2) He worked with any horse I brought to him -- the talented and the not so talented. He confirmed my belief that dressage is for any horse -- and any
horse is worth the effort to make it better. He was the only professional in the US who believed I should continue with Seldom Seen, the horse that gave me
more of a reputation than being on Olympic teams. I think the thing that made Michael happiest was doing what others said was impossible and he did it many
And from Carol Lavell:
"When I chose Michael Poulin to help me learn dressage, I selected the person who was doing it all: he could train and compete all breeds and types of
horses, and he could teach - ( REALLY teach, like rider Lendon Gray, who was winning all the dressage tests I should have won!). It was no surprise that
coach and pupil rode on the same Olympic medal winning team. To this day, in all questions concerning horses, I still turn to Mike; he has always done
what's best for the horse. "
Michael and his wife, Sharon, ran the family farm, Hillside Farm, from 1975-1983. They then started winter migrations to Florida and continued to return to
Maine for the summers until 2001. They currently operate the Dressage Center Inc, in DeLeon Springs, FL.
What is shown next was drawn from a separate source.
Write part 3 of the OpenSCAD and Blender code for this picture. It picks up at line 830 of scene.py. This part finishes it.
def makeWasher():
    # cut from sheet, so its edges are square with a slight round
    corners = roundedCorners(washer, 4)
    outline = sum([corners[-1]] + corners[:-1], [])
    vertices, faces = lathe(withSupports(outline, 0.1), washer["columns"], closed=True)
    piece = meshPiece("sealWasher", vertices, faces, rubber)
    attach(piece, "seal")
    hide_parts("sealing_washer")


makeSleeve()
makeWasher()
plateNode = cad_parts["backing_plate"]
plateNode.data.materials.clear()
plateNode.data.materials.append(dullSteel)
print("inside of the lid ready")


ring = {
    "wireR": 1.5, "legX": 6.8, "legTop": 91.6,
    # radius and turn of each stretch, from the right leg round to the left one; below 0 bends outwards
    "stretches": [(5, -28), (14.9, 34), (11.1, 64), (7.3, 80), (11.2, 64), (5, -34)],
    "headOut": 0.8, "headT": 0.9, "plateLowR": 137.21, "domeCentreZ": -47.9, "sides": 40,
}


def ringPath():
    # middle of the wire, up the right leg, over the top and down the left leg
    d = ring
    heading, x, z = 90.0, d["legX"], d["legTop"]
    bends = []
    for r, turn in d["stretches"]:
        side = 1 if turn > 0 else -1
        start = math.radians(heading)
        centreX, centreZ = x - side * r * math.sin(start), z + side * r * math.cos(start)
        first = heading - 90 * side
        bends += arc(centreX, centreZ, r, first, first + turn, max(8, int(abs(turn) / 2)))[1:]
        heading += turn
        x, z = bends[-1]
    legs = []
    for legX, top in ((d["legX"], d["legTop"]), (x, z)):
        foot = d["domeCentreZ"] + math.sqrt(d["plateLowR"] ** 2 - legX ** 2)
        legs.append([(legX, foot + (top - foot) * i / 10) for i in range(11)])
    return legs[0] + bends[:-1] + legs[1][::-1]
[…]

As you know, Michael, I grew up in New Hampshire, where we jokingly referred to our neighbors to the East as - Maniacs - despite the permanent relocation
to Florida, you are still a true "Maniac" - resilient, stoic, resourceful and disciplined.
In the other sense of the word, Michael could actually be a "Maniac". He loves motorcycles, race cars and his Cessna airplane. I still have an
image of him staring up at the sky at the Young Riders Championships in Illinois when General Jack Burton was flying overhead in an experimental aircraft.
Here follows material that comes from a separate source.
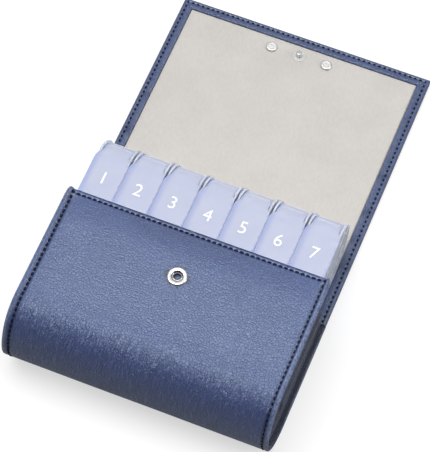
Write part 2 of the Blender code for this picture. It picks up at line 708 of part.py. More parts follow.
def tray_mesh():
    """The clear tray: a rounded box with four compartments, and lips that hold the lid's hooks."""
    half = BOX_HALF
    body = prism("tray", stadium(FOOT_CENTRE, END_CENTRE, BOX_RADIUS), -half, half, "tray_plastic",
                 narrowing=draft)
    cuts = []
    far = END_CENTRE + BOX_RADIUS + OVERRUN
    wide = (-half - OVERRUN, half + OVERRUN)
    start = LID_START - RUN_GAP
    cuts.append(block("rim_cut", wide, (start, far), (RIM_Z, BOX_TOP + OVERRUN), "tray_plastic"))
    seat_half = LID_END_HALF + RUN_GAP
    seat_end = LID_END_ANGLE + RUN_GAP / LID_SEAT_RADIUS
    seat = arc(END_CENTRE, ROLL_RADIUS, LID_SEAT_RADIUS, 0, seat_end, ARC_STEPS)
    seat += arc(END_CENTRE, ROLL_RADIUS, BOX_RADIUS + OVERRUN, seat_end, 0, ARC_STEPS)
    cuts.append(prism("seat_cut", seat, -seat_half, seat_half, "tray_plastic"))
    for index in range(COMPARTMENTS):
        cavity = prism("cavity", cavity_outline(index), -CAVITY_HALF, CAVITY_HALF, "tray_plastic",
                       narrowing=draft)
        cuts.append(cavity)
        slot_z = (LIP_Z - LIP, RIM_Z + OVERRUN)
        cuts.append(block("slot", (-LIP_EDGE, LIP_EDGE), slot_range(index), slot_z, "tray_plastic"))
    notch_z = (HOOK_BOTTOM - RUN_GAP, LIP_Z)
    run = (LID_START, END_CENTRE)
    for sign in (-1, 1):
        deep = sorted((sign * (WEB_INNER - RUN_GAP), sign * (CAVITY_HALF - draft(HOOK_BOTTOM))))
        cuts.append(block("hook_notch", deep, run, notch_z, "tray_plastic"))
        cuts.append(block("end_notch", deep, (END_CENTRE - RUN_GAP, far), (notch_z[0], BOX_TOP + OVERRUN),
                          "tray_plastic"))
        web = sorted((sign * (WEB_INNER - RUN_GAP), sign * LIP_EDGE))
        cuts.append(block("web_notch", web, run, (LIP_Z - LIP / 2, RIM_Z + OVERRUN), "tray_plastic"))
    return combined("tray", body, [("DIFFERENCE", cut) for cut in cuts])


def lid_radius(angle):
    """Outer radius of the lid's curved end, which sinks smoothly below the box's own end."""
    share = min(1, angle / LID_DROP_ANGLE)
    return BOX_RADIUS - LID_DROP * share * share * (3 - 2 * share)


def lid_arc(start, end, steps, raised=0):
    """Points on the lid's outer curve in (y, z), raised by a height above it."""
    points = []
    for i in range(steps + 1):
        angle = start + (end - start) * i / steps
        points += arc(END_CENTRE, ROLL_RADIUS, lid_radius(angle) + raised, angle, angle, 1)[:1]
    return points


def nose_angle():
    """Angle at which the lid's outer curve comes down to its flat plate's nose."""
    low, high = 0, LID_DROP_ANGLE
    for _ in range(NOSE_STEPS):
        angle = (low + high) / 2
        if lid_radius(angle) * math.cos(angle) > LID_UNDER + LID_NOSE - ROLL_RADIUS:
            low = angle
        else:
            high = angle
    return low


def lid_mesh():
    """The lid: a flat top, two hooked rails under it, and a narrower end curved down over the box."""
    nose = lid_arc(0, nose_angle(), ARC_STEPS // 2)
    nose_y = nose[-1][0]
    top = [(LID_START, LID_UNDER), (LID_START, BOX_TOP), *nose, (nose_y, LID_UNDER)]
    plate = prism("lid", top, -BOX_HALF, BOX_HALF, "lid_plastic")
    plan = []
    for i in range(CORNER_STEPS + 1):
        turn = math.pi / 2 * i / CORNER_STEPS
        x = LID_END_HALF + (BOX_HALF - LID_END_HALF + LAYER_GAP / 2) * math.cos(turn)
        plan.append((x, nose_y - LID_CORNER + LID_CORNER * math.sin(turn)))
    far_side = [(-x, y) for x, y in reversed(plan)]
    back = LID_START - OVERRUN
    plan = [(plan[0][0], back), *plan, *far_side, (-plan[0][0], back)]
    keep = prism("lid_plan", plan, LID_UNDER - OVERRUN, BOX_TOP + OVERRUN, "lid_plastic", "Z")
    shell = [(LID_START, LID_UNDER), (LID_START, BOX_TOP)]
    shell += nose
    shell += lid_arc(nose_angle(), THUMB_RIB_ANGLE - 2 * THUMB_RIB_HALF, ARC_STEPS // 2)[1:]
    shell += lid_arc(THUMB_RIB_ANGLE - THUMB_RIB_HALF, THUMB_RIB_ANGLE + THUMB_RIB_HALF, 1, THUMB_RIB)
    shell += lid_arc(THUMB_RIB_ANGLE + 2 * THUMB_RIB_HALF, LID_END_ANGLE, ARC_STEPS // 2)
    shell += arc(END_CENTRE, ROLL_RADIUS, LID_END_RADIUS - LID_THICK, LID_END_ANGLE,
                 LID_START_ANGLE, ARC_STEPS)
    shell += [(shell[-1][0], LID_UNDER)]
    middle = prism("lid_shell", shell, -LID_END_HALF, LID_END_HALF, "lid_plastic")
    steps = [("INTERSECT", keep), ("UNION", middle)]
    run = (LID_START + RAIL_END_GAP, END_CENTRE - RAIL_END_GAP)
    sunk = LID_UNDER + LID_THICK / 2
    for sign in (-1, 1):
        rail = [
            (sign * WEB_INNER, sunk),
            (sign * WEB_INNER, HOOK_BOTTOM),
            (sign * (WEB_OUTER + HOOK_REACH), HOOK_BOTTOM),
            (sign * (WEB_OUTER + HOOK_REACH), HOOK_TOP),
            (sign * WEB_OUTER, HOOK_TOP),
            (sign * WEB_OUTER, sunk),
        ]
        steps.append(("UNION", prism("rail", rail, run[0], run[1], "lid_plastic", "Y")))
    return combined("lid", plate, steps)


def build_boxes():
    """Seven boxes side by side, each a tray on its own slide with a lid on a slide of its own."""
    home = Vector((0, FOOT_CENTRE, ROLL_RADIUS))
    tray = tray_mesh()
    lid = lid_mesh()
    for mesh in (tray, lid):
        mesh.transform(Matrix.Translation(-home))
    for number in range(1, BOX_COUNT + 1):
        x = (number - (BOX_COUNT + 1) / 2) * BOX_PITCH
        slide = make_empty("box_slide_%d" % number, EMPTIES["pouch"], home + Vector((x, 0, 0)))
        lid_slide = make_empty("lid_slide_%d" % number, slide, Vector((0, 0, 0)))
        for name, mesh, carrier in (("tray", tray, slide), ("lid", lid, lid_slide)):
            piece = loose_object("%s_%d" % (name, number), mesh)
            piece.parent = carrier


def main():
    """Build the organiser."""
    clear_scene()
    make_materials()
    make_empties()
    build_shell()
    build_pocket_lining()
    build_pouch_boards()
    build_gusset("gusset_left", -1)
    build_gusset("gusset_right", 1)
    build_strip("low_strip", "fold_a", FOLD_A_Y, FOLD_B_Y)
    build_strip("mid_strip", "fold_b", FOLD_B_Y, FOLD_C_Y)
    build_strip("top_strip", "fold_c", FOLD_C_Y, FOLD_D_Y)
    build_flap_front()
    build_socket()
    build_stud()
    build_rivets()
    build_boxes()


main()
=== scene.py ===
"""Dresses the weekly pill organiser's solids: leather, lining, stitching, metal and clear boxes.

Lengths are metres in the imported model's own frame: X across the pouch, Y from its rounded bottom to
the flap's far end, Z up. "Along" is measured on the leather's outer face from the pocket's mouth,
down the front panel, round the roll and along the back to the flap's end. "Side" is the distance
from the pouch's side edge. "Depth" goes from the outer face inwards, to the lining.
"""

import json
import logging
import math
from dataclasses import dataclass, field
from enum import Enum
from typing import Callable, Optional, Protocol, Sequence, Union

import bmesh
import bpy
import numpy as np
from mathutils import Matrix, Vector

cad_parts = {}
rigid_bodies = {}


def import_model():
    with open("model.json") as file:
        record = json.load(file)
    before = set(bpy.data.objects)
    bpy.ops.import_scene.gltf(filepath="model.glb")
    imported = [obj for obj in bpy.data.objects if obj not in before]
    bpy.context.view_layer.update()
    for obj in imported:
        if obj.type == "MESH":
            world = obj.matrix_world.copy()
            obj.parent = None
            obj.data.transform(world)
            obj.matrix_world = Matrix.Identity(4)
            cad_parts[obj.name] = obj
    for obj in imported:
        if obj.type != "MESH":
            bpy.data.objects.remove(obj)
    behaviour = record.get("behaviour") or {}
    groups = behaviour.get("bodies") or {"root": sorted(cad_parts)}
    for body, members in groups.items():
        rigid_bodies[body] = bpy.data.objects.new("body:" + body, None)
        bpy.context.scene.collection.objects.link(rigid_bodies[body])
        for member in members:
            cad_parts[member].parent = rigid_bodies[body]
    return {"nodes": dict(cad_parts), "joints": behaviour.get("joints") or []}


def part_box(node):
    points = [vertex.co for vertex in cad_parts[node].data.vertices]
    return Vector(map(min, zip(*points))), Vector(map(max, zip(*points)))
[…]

Mike was the only one looking straight up watching that plane, while everyone else was watching the horses.
Of course, all of this would probably be a different story if had not been for the strong support of Sharon, Michael's wife of 42 years and the mother of
his four children. Sharon has her own achievements and successes: she an "S" level judge and a successful Grand Prix competitor but in her family, as Carol
Lavell so aptly put it: "she is the glue that keeps it together. Mike is a lucky guy and he knows it."
I'm delighted that Michael's family is here tonight - his wife Sharon, along with their son Michael and daughters Shannon, Kate, and Gwenn.
Michael, you once said: "Someone has to take a stand somewhere. The horse can't do it." We are now asking you to take a stand, as it is my pleasure, on
behalf of USDF, to induct you into the Roemer Foundation/USDF Hall of Fame.